DIRECTION
Below are some entries. Copy each line that holds the string "parts".

DATA FOR THIS EXERCISE
========

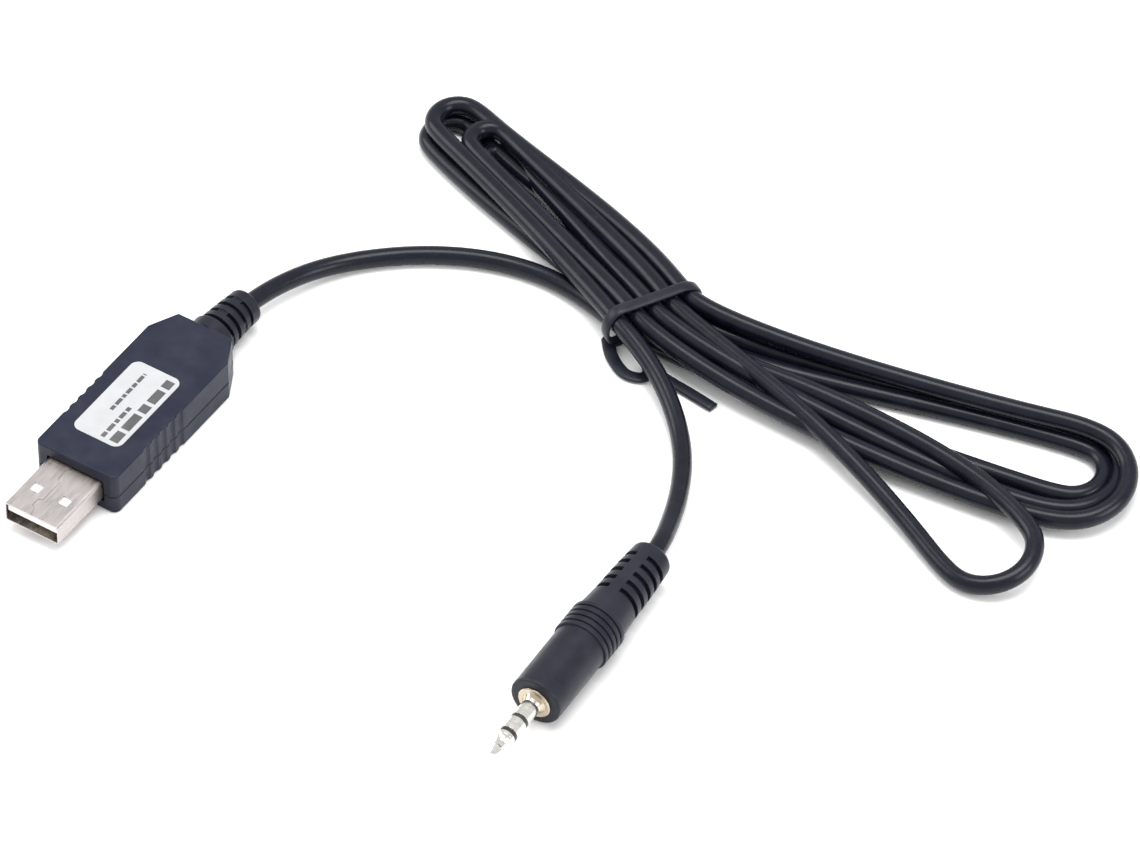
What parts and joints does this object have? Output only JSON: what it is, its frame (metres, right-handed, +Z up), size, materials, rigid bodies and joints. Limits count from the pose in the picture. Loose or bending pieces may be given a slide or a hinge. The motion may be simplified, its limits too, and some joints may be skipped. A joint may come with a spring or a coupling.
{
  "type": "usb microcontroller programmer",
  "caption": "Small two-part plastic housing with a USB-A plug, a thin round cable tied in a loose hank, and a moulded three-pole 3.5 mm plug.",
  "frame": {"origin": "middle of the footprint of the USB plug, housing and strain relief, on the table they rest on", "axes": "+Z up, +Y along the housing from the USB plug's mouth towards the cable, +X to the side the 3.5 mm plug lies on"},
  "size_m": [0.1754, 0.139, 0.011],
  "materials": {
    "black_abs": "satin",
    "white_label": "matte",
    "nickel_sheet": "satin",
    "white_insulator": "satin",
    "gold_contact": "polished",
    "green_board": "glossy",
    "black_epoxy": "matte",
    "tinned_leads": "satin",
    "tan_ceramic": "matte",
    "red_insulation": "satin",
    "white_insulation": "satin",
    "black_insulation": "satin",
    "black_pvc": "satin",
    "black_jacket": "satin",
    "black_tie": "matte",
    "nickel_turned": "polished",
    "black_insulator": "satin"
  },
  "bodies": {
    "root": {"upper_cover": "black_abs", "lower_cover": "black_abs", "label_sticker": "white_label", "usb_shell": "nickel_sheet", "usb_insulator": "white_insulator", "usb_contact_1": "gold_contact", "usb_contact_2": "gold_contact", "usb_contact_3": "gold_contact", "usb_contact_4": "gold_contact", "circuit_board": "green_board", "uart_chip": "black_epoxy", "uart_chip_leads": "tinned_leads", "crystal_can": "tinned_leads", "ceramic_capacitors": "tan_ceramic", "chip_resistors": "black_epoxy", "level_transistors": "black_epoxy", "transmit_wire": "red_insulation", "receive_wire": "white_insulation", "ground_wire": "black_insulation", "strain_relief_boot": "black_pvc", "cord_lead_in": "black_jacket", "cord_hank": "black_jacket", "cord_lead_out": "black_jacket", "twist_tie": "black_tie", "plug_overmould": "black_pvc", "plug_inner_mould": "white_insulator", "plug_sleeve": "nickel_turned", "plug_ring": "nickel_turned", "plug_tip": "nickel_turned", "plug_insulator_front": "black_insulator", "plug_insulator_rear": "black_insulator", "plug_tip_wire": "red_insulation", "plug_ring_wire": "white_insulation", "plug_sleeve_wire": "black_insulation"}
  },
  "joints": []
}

========

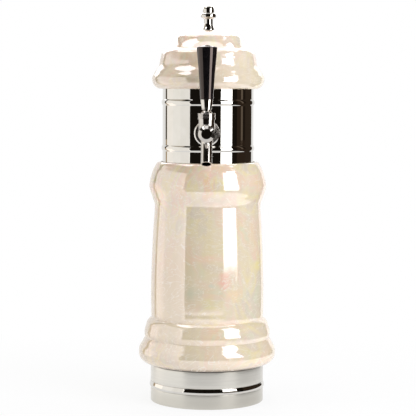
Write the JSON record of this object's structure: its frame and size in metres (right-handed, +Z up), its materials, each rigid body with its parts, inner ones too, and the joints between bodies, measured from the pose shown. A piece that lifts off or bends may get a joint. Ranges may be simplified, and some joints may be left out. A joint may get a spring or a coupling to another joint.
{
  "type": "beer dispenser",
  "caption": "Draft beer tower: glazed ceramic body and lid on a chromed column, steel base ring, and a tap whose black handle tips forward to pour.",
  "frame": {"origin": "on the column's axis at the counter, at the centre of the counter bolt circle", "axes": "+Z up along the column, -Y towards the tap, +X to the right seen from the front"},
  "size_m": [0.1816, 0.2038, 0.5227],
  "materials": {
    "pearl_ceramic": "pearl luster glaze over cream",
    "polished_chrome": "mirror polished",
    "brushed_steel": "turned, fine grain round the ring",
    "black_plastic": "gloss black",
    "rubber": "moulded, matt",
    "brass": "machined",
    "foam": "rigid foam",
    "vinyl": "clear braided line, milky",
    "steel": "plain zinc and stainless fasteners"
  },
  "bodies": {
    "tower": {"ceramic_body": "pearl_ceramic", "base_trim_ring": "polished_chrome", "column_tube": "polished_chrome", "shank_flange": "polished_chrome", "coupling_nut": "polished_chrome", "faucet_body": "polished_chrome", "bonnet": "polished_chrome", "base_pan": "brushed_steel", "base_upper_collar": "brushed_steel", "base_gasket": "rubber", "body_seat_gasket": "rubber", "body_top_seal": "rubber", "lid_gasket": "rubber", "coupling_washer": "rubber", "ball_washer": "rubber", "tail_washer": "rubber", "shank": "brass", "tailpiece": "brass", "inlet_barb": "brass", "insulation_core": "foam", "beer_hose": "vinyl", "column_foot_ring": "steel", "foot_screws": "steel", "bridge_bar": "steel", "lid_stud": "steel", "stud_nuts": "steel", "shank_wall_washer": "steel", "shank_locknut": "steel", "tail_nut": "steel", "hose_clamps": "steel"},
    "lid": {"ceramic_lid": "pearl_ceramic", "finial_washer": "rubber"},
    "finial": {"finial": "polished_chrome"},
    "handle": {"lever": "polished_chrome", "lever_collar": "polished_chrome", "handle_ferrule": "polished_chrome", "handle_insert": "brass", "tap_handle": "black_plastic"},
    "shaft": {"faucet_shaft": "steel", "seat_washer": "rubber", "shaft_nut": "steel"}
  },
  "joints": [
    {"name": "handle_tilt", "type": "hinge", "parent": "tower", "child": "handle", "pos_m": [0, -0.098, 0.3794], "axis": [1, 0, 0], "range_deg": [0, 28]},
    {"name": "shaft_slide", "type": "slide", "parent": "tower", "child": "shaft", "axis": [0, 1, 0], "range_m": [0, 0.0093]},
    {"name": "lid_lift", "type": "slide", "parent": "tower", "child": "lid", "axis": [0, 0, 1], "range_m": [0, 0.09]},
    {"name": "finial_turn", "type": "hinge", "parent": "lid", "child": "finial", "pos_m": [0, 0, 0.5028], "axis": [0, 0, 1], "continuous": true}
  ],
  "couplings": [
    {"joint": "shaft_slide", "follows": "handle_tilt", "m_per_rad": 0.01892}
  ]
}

========

SOLUTION FOR THIS TASK
What parts and joints does this object have? Output only JSON: what it is, its frame (metres, right-handed, +Z up), size, materials, rigid bodies and joints. Limits count from the pose in the picture. Loose or bending pieces may be given a slide or a hinge. The motion may be simplified, its limits too, and some joints may be skipped. A joint may come with a spring or a coupling.
Write the JSON record of this object's structure: its frame and size in metres (right-handed, +Z up), its materials, each rigid body with its parts, inner ones too, and the joints between bodies, measured from the pose shown. A piece that lifts off or bends may get a joint. Ranges may be simplified, and some joints may be left out. A joint may get a spring or a coupling to another joint.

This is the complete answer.